2 cups shredded cheddar cheese (8 ounces)
1 cup shredded Monterey Jack or mozzarella cheese (4
1/2 cup light mayonnaise
1- 8 ounce can whole kernel corn, drained (3/4 cup)
1-4 ounce can chopped green chili peppers, drained
2 teaspoons finely chopped canned chipotle chili peppers in
adobo sauce
1/4 teaspoon garlic powder
1 medium tomato, seeded and chopped (3/4 cup)
1/4 cup sliced green onion
2 tablespoons snipped fresh cilantro
3-4 cups vegetable dippers such as sweet pepper wedges
and sliced jicama
1 bag lightly salted tortilla chips or baked tortilla wedges

1. Stir together cheese, mayonnaise or salad
dressing, corn, chili peppers, chipotle chili peppers,
and garlic powder in a large mixing bowl.

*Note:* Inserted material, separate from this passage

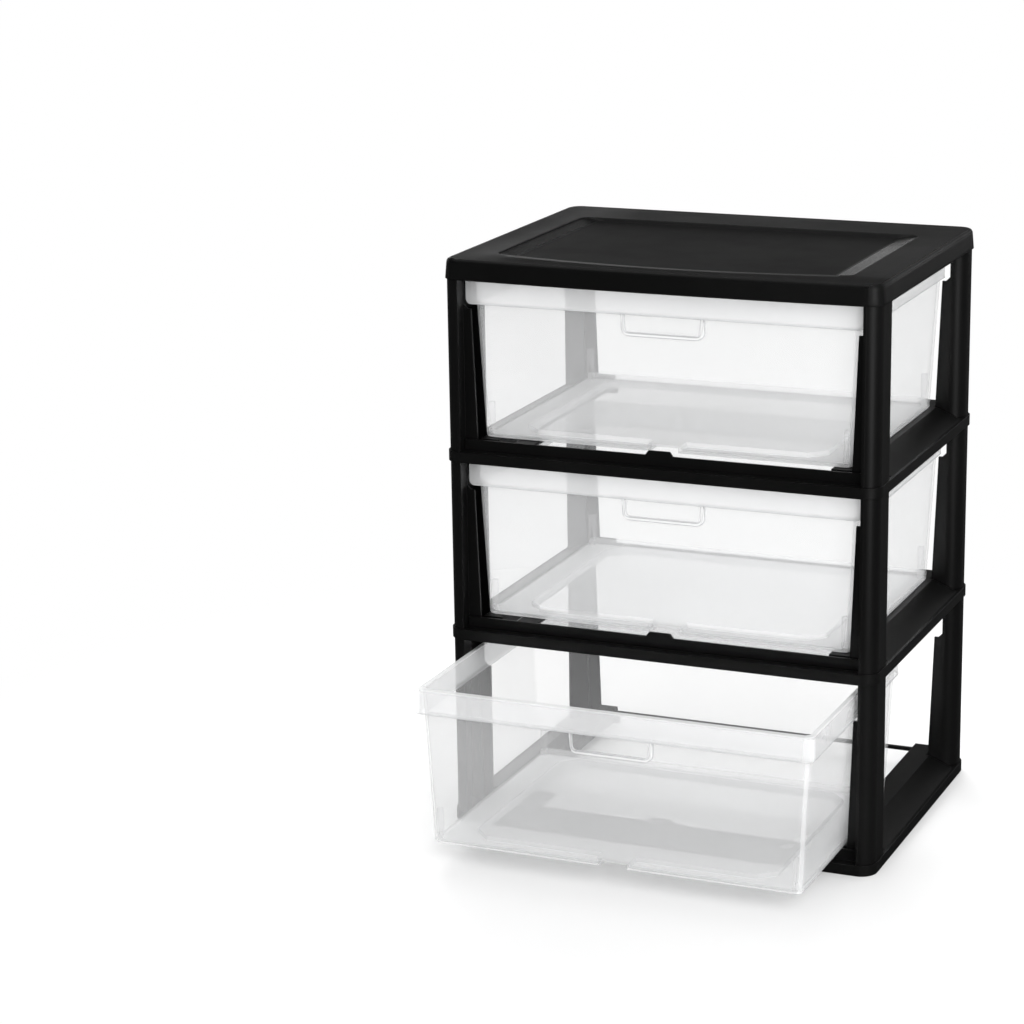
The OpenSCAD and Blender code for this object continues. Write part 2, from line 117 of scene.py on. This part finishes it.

Spread
mixture into a 9-inch quiche dish, shallow 1-quart
casserole, or 9-inch pie plate. Cover and chill up to
24 hours. Combine tomato, green onion, and
cilantro. Cover and chill up to 24 hours.

2. To serve, bake cheese mixture in dish in a 350
oven about 25 minutes or until heated through.
Spoon tomato mixture in the center. Serve with
vegetable dippers and tortilla chips.